### Task to carry out
In the records below, tally every line containing "gltf". Report only the total.

[Rows from a 3D modeling dataset]
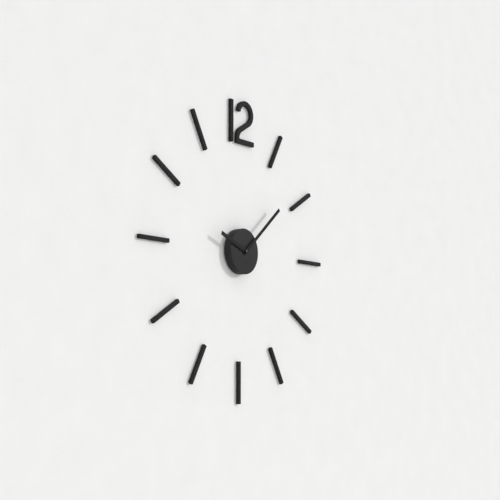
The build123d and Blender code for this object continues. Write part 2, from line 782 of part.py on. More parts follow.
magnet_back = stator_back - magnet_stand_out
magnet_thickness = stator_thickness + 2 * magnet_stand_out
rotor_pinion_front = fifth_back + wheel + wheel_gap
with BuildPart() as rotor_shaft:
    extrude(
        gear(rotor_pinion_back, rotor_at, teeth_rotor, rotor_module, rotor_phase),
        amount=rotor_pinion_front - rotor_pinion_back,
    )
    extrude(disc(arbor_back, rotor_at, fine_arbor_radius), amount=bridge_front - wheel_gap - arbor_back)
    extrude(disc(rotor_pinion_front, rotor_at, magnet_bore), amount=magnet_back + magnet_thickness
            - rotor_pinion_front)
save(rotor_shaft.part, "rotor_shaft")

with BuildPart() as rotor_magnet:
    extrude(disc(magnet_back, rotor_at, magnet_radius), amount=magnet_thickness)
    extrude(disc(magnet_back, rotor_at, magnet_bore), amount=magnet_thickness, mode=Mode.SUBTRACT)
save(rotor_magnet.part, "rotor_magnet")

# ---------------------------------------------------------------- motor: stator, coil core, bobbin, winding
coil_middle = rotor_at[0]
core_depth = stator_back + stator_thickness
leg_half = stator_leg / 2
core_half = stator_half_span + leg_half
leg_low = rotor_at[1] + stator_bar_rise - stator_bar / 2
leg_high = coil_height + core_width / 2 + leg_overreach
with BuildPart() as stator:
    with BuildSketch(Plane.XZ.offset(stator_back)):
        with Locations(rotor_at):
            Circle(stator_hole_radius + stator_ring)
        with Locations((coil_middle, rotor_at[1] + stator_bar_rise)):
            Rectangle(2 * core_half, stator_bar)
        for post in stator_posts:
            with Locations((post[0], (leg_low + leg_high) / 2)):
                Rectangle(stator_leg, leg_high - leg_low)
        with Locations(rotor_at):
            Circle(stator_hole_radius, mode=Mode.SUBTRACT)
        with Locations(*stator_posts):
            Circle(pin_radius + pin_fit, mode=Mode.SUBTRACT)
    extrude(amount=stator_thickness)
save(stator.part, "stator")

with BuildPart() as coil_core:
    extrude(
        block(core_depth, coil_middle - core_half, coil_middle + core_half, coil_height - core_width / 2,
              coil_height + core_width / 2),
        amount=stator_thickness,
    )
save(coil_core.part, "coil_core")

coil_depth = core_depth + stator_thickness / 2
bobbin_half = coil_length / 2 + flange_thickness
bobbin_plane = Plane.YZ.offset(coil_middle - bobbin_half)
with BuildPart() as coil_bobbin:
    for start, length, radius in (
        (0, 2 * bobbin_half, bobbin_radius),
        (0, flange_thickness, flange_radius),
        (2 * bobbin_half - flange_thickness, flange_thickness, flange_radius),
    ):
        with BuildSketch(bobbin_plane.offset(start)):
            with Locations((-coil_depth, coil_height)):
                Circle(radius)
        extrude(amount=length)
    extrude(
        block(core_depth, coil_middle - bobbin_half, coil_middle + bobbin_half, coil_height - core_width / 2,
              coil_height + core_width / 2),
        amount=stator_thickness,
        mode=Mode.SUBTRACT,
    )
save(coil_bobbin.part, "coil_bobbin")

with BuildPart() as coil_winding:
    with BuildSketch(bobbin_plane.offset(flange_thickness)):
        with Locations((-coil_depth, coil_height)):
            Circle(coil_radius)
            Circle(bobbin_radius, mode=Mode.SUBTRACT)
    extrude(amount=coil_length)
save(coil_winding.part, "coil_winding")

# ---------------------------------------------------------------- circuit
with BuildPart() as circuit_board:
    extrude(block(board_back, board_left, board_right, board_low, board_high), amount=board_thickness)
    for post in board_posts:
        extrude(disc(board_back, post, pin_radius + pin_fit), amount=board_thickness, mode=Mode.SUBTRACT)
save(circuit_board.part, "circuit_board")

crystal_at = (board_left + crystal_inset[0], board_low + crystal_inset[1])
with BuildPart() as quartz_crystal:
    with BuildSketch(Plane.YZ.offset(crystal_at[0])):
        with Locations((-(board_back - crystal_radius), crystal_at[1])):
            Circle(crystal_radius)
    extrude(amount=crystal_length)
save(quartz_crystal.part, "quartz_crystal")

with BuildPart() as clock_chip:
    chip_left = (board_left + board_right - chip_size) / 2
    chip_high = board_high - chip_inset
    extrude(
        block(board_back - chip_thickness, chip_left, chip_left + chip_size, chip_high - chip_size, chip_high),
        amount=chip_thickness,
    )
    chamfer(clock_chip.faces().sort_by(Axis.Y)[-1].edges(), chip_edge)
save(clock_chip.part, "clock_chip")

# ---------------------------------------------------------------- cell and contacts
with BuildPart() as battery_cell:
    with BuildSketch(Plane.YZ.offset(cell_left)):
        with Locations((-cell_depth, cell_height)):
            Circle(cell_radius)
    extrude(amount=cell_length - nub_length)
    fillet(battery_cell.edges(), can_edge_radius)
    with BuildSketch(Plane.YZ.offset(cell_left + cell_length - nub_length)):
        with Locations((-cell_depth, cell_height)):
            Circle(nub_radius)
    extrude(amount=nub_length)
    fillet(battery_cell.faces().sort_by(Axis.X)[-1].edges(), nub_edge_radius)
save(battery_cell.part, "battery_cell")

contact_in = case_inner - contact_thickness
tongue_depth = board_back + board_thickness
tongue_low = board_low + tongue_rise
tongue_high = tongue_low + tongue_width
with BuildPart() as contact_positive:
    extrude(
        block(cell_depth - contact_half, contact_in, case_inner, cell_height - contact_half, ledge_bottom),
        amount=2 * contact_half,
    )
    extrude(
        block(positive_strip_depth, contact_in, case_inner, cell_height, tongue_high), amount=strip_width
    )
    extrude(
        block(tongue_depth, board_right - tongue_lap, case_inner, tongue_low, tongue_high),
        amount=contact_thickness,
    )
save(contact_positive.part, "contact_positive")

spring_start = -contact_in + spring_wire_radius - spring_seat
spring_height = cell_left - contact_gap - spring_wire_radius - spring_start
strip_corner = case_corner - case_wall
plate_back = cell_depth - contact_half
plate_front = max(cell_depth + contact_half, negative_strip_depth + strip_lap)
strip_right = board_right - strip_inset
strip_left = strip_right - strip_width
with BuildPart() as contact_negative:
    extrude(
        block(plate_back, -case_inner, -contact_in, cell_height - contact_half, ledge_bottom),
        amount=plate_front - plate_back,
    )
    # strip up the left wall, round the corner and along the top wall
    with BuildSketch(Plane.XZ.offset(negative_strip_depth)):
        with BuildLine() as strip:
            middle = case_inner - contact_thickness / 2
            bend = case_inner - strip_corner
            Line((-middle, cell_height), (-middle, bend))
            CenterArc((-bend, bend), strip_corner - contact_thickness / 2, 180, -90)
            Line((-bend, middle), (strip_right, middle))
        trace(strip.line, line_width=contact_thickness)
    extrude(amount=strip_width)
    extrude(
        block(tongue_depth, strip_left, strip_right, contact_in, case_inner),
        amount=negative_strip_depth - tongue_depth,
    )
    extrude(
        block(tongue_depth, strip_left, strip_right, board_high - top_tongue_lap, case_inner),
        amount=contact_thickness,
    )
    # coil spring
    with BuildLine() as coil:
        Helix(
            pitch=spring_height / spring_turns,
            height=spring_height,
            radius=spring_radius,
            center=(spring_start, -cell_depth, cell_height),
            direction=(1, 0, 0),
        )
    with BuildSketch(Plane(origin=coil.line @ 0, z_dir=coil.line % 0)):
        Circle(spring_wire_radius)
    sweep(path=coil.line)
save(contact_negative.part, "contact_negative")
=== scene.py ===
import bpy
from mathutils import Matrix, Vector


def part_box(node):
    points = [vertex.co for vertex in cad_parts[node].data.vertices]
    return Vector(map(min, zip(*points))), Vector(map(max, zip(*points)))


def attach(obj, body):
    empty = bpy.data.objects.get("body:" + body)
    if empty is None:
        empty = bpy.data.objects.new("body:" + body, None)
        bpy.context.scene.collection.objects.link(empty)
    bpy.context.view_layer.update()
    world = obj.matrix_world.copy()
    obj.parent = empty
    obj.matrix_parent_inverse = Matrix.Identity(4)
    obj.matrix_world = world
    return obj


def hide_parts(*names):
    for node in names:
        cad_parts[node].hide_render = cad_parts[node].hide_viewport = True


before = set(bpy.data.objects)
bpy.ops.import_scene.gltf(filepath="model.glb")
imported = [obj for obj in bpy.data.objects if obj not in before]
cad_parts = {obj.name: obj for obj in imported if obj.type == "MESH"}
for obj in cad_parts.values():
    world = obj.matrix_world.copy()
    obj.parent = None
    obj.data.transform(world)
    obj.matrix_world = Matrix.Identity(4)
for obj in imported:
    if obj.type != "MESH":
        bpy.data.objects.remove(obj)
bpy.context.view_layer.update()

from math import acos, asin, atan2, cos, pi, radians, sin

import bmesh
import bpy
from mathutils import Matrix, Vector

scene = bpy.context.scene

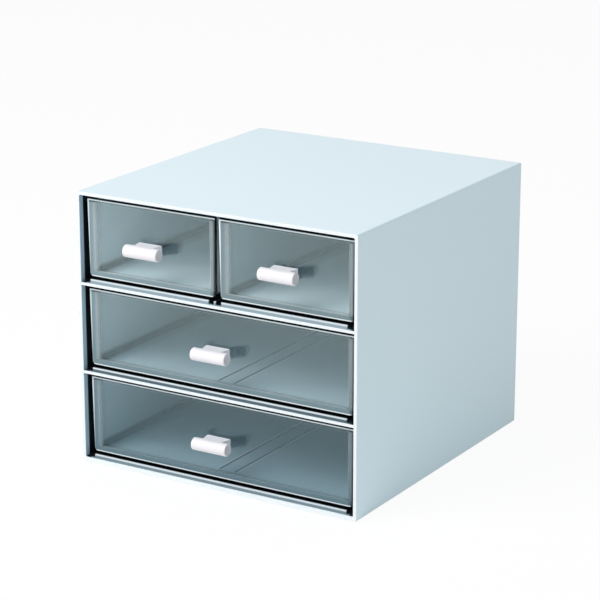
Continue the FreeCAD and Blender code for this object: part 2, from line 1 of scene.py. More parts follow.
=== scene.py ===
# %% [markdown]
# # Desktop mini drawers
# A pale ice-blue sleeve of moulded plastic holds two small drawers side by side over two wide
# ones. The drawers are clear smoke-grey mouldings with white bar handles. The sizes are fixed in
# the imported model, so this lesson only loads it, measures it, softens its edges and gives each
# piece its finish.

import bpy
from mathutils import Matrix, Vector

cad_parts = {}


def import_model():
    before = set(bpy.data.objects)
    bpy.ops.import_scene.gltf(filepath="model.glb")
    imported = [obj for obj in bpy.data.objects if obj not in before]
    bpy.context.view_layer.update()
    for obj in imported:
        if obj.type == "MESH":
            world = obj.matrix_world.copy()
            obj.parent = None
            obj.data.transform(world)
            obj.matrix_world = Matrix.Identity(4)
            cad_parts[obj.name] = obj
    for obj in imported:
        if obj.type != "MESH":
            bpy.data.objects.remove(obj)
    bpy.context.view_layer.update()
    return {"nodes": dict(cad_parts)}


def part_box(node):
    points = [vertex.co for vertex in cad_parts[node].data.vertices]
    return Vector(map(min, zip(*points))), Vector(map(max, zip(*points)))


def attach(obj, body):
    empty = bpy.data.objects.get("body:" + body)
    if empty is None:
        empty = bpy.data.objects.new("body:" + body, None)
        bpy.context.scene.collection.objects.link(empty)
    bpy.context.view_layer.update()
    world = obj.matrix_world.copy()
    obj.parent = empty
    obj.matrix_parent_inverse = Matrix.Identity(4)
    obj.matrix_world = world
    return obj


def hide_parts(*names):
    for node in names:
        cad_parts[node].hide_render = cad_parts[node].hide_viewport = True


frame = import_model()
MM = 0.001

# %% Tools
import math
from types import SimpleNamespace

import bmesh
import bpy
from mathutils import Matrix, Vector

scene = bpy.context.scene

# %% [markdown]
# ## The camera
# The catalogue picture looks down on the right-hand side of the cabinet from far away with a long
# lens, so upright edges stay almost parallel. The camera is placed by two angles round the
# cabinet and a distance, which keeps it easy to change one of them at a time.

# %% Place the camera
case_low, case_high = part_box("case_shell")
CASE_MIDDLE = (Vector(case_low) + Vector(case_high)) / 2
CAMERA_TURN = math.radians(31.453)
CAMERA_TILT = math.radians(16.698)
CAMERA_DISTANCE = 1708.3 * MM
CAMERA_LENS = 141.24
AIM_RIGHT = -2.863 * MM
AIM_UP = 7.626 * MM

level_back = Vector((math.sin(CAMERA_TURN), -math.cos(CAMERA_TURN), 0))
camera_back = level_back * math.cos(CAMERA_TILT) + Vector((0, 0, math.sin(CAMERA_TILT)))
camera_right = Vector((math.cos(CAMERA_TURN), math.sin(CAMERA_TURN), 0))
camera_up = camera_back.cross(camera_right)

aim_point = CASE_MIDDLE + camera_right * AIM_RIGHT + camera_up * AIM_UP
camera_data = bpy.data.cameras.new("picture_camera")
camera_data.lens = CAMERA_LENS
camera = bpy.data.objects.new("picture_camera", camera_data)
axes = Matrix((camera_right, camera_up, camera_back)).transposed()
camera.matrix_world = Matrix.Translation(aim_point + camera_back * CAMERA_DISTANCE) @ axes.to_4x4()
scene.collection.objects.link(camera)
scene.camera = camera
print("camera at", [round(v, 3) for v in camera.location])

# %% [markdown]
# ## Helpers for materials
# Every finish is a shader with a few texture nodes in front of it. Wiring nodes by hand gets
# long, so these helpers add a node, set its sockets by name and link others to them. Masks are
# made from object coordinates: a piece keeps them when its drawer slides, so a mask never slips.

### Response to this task
2